Ramener celle-ci à une crise affairiste dont vous sous-entendez qu’elle est généralisée à toute la franc-maçonnerie, alors qu’elle n’a intéressé que des obédiences bien précises, m’apparaît extrêmement réducteur ; la généralisation des affaires, touchant quelques uns, à l’ensemble des francs-maçons de France relève plus de l’amalgame que de la vérité intellectuelle.

Confondre le progressisme en lutte contre le conservatisme, et la réaction, avec la volonté de progrès et de perfectionnement individuel véhiculée par la franc-maçonnerie, et en tout cas par celle pratiquée à la Grande Loge de France, me semble également relever de la méconnaissance de la réalité maçonnique.

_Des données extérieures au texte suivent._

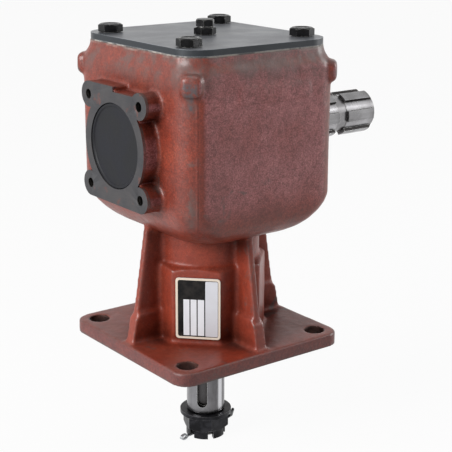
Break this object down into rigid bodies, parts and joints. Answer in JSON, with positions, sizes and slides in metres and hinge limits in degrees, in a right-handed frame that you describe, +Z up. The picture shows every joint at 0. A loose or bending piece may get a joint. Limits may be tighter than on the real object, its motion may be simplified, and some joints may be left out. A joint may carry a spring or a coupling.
{
  "type": "right-angle bevel gearbox",
  "caption": "Right-angle bevel gearbox: box-shaped cast housing on a ribbed flanged pedestal, splined input shaft to one side, keyed output shaft below.",
  "frame": {"origin": "output shaft axis at the underside of the mounting flange", "axes": "+Z up along the output shaft axis towards the cover, +X along the input shaft towards its splined end"},
  "size_m": [0.2404, 0.1582, 0.3328],
  "materials": {
    "housing_paint": "matt red-oxide primer on rough cast iron",
    "cover_steel": "oiled dark grey plate",
    "gasket_sealant": "pale sealing sheet",
    "black_steel": "black oxide",
    "zinc_steel": "bright zinc plate",
    "plate_metal": "thin satin plate with plain ruled fields",
    "black_rubber": "rubber-covered cap",
    "seal_rubber": "moulded lip seal",
    "spring_steel": "phosphated spring steel",
    "machined_steel": "bright turned and milled",
    "gear_steel": "oiled case-hardened teeth",
    "bearing_steel": "ground",
    "cage_steel": "pressed sheet"
  },
  "bodies": {
    "housing_body": {"housing": "housing_paint", "cover_plate": "cover_steel", "cover_gasket": "gasket_sealant", "cover_bolts": "black_steel", "breather_plug": "black_steel", "breather_cap": "black_steel", "level_plug": "zinc_steel", "data_plate": "plate_metal", "end_cap": "black_rubber", "input_oil_seal": "seal_rubber", "cap_side_retaining_ring": "spring_steel", "drive_side_retaining_ring": "spring_steel", "lower_retaining_ring": "spring_steel", "output_oil_seal": "seal_rubber", "input_cap_side_bearing_cup": "bearing_steel", "input_drive_side_bearing_cup": "bearing_steel", "output_upper_bearing_cup": "bearing_steel", "output_lower_bearing_cup": "bearing_steel"},
    "input_line": {"input_shaft": "machined_steel", "crown_gear": "gear_steel", "crown_gear_key": "machined_steel", "crown_gear_spacer": "machined_steel", "input_cap_side_bearing_cone": "bearing_steel", "input_drive_side_bearing_cone": "bearing_steel"},
    "output_line": {"output_shaft": "machined_steel", "pinion_gear": "gear_steel", "pinion_key": "machined_steel", "pinion_retaining_ring": "spring_steel", "output_upper_bearing_cone": "bearing_steel", "output_lower_bearing_cone": "bearing_steel", "flat_washer": "black_steel", "castle_nut": "black_steel", "cotter_pin": "zinc_steel"},
    "input_cap_side_roller_set": {"input_cap_side_bearing_cage": "cage_steel", "input_cap_side_bearing_rollers": "bearing_steel"},
    "input_drive_side_roller_set": {"input_drive_side_bearing_cage": "cage_steel", "input_drive_side_bearing_rollers": "bearing_steel"},
    "output_upper_roller_set": {"output_upper_bearing_cage": "cage_steel", "output_upper_bearing_rollers": "bearing_steel"},
    "output_lower_roller_set": {"output_lower_bearing_cage": "cage_steel", "output_lower_bearing_rollers": "bearing_steel"}
  },
  "joints": [
    {"name": "input_spin", "type": "hinge", "parent": "housing_body", "child": "input_line", "pos_m": [0, 0, 0.162], "axis": [1, 0, 0], "continuous": true},
    {"name": "output_spin", "type": "hinge", "parent": "housing_body", "child": "output_line", "pos_m": [0, 0, 0.1], "axis": [0, 0, 1], "continuous": true},
    {"name": "input_cap_side_rollers_spin", "type": "hinge", "parent": "housing_body", "child": "input_cap_side_roller_set", "pos_m": [0, 0, 0.162], "axis": [1, 0, 0], "continuous": true},
    {"name": "input_drive_side_rollers_spin", "type": "hinge", "parent": "housing_body", "child": "input_drive_side_roller_set", "pos_m": [0, 0, 0.162], "axis": [1, 0, 0], "continuous": true},
    {"name": "output_upper_rollers_spin", "type": "hinge", "parent": "housing_body", "child": "output_upper_roller_set", "pos_m": [0, 0, 0.1], "axis": [0, 0, 1], "continuous": true},
    {"name": "output_lower_rollers_spin", "type": "hinge", "parent": "housing_body", "child": "output_lower_roller_set", "pos_m": [0, 0, 0.1], "axis": [0, 0, 1], "continuous": true}
  ],
  "couplings": [
    {"joint": "output_spin", "follows": "input_spin", "ratio": 1.9333},
    {"joint": "input_cap_side_rollers_spin", "follows": "input_spin", "ratio": 0.4337},
    {"joint": "input_drive_side_rollers_spin", "follows": "input_spin", "ratio": 0.4337},
    {"joint": "output_upper_rollers_spin", "follows": "input_spin", "ratio": 0.83153},
    {"joint": "output_lower_rollers_spin", "follows": "input_spin", "ratio": 0.83153}
  ]
}
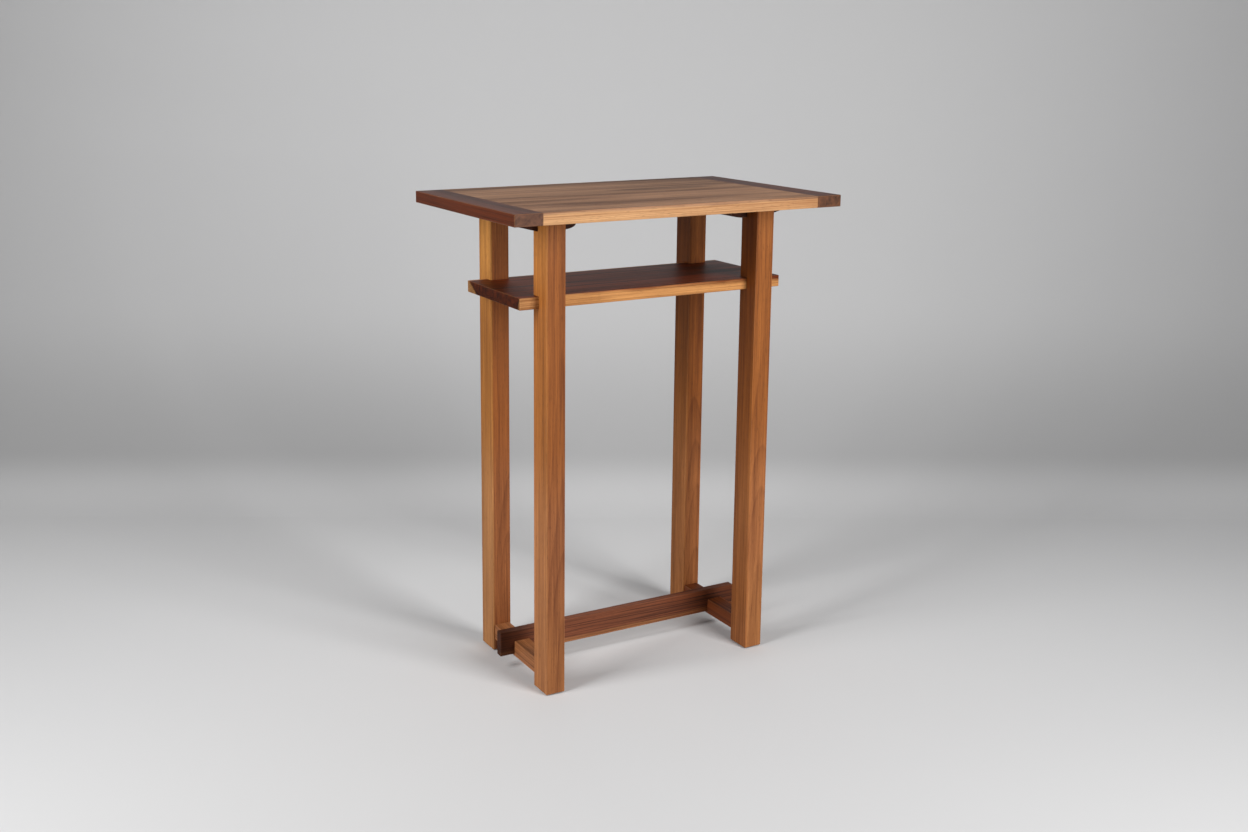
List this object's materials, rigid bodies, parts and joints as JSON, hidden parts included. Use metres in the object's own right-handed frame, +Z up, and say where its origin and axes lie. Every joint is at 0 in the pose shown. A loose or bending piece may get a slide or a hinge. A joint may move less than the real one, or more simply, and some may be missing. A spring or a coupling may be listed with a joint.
{
  "type": "photo album stand",
  "caption": "Slender standing-height wooden stand: a flat top with darker end boards, a shelf close beneath it, four straight legs and a low H stretcher.",
  "frame": {"origin": "on the floor under the centre of the top", "axes": "+X along the top's long side to the right, +Y from front to back, +Z up"},
  "size_m": [0.685, 0.427, 0.914],
  "materials": {
    "top_wood": "oiled satin hardwood, grey-brown face with honey-coloured edge",
    "walnut": "oiled satin dark walnut",
    "leg_wood": "oiled satin reddish-brown hardwood with straight grain",
    "screw_steel": "zinc-plated steel",
    "felt": "dark pressed felt"
  },
  "bodies": {
    "root": {"top_board_front": "top_wood", "top_board_back": "top_wood", "breadboard_end_left": "walnut", "breadboard_end_right": "walnut", "leg_front_left": "leg_wood", "leg_front_right": "leg_wood", "leg_back_left": "leg_wood", "leg_back_right": "leg_wood", "shelf": "walnut", "bearer_left": "walnut", "bearer_right": "walnut", "cross_stretcher_left": "leg_wood", "cross_stretcher_right": "leg_wood", "long_stretcher": "walnut", "screw_left_1": "screw_steel", "screw_left_2": "screw_steel", "screw_left_3": "screw_steel", "screw_left_4": "screw_steel", "screw_right_1": "screw_steel", "screw_right_2": "screw_steel", "screw_right_3": "screw_steel", "screw_right_4": "screw_steel", "foot_pad_front_left": "felt", "foot_pad_front_right": "felt", "foot_pad_back_left": "felt", "foot_pad_back_right": "felt"}
  },
  "joints": []
}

Que la laïcité et l’égalité restent des valeurs cardinales pour l’ensemble des francs-maçons, Sœurs ou Frères, est une évidence, mais ce ne sont pas les seules valeurs cardinales, et l’immense majorité des Frères de la Grande Loge de France, en tout cas, ont une vision beaucoup plus large de leur perfectionnement personnel et s’intéressent en outre, et ce de manière non limitative, à une réflexion éthique sur leur vie de citoyen et sur leur implication dans la société et, en général, à promouvoir une réflexion humaniste et une démarche concrète qui en découlent.

J’avoue ne pas avoir compris l’opposition que vous faites entre le politiquement correct venu des Etats-Unis, qui serait à l’opposé des valeurs rationalistes des Lumières : ce que je peux vous dire c’est que la franc-maçonnerie s’est développée, pour une large partie, dans les traces de « l’idéologie » des Lumières du XVIIIe siècle, mais qu’elle véhicule en son sein une réflexion spirituelle qui est bien plus ancienne et qui, à travers l’explosion intellectuelle de la Renaissance, a retrouvé ses sources dans la pensée hébraïque en ce qui concerne la loi et la justice, et dans la pensée grecque en ce qui concerne la philosophie et la nécessaire séparation entre ce qui est philosophique et scientifique d’une part, et ce qui est religieux d’autre part.

Il n’y a là à mon sens absolument rien de ringard car cette séparation est toujours aussi nécessaire à l’heure où, manifestement, des communautarismes de tous bords fondés sur des intégrismes religieux, se manifestent dans notre société.

Quant à penser que ceux qui rentrent en franc-maçonnerie n’y viennent trouver que ce qu’ils étaient venus chercher, cela existe sans doute mais m’apparaît fort marginal, car ceux qui sont rentrés en franc-maçonnerie pour cela, la quittent très rapidement.

Par contre tous ceux qui suivent la quête initiatique dans son ensemble et dans sa totalité, c’est-à-dire de manière progressive et dans le temps – ce qui demande plusieurs dizaines d’années – y trouvent, je l’espère du moins, autre chose qu’une auberge espagnole mais bien au contraire une structure parfaitement Traditionnelle, c’est-à-dire résolument tournée vers l’avenir, où la quête du sens à donner à sa vie et la recherche de ce qui peut exister de sacré dans l’existence – en dehors de toute implication religieuse – restent fondamentales.

Voilà les quelques réflexions que m’inspire votre article qui mériterait sans doute une discussion plus approfondie.

Restant à votre écoute, je vous prie de croire, Cher Monsieur, à l’expression de mes sentiments distingués.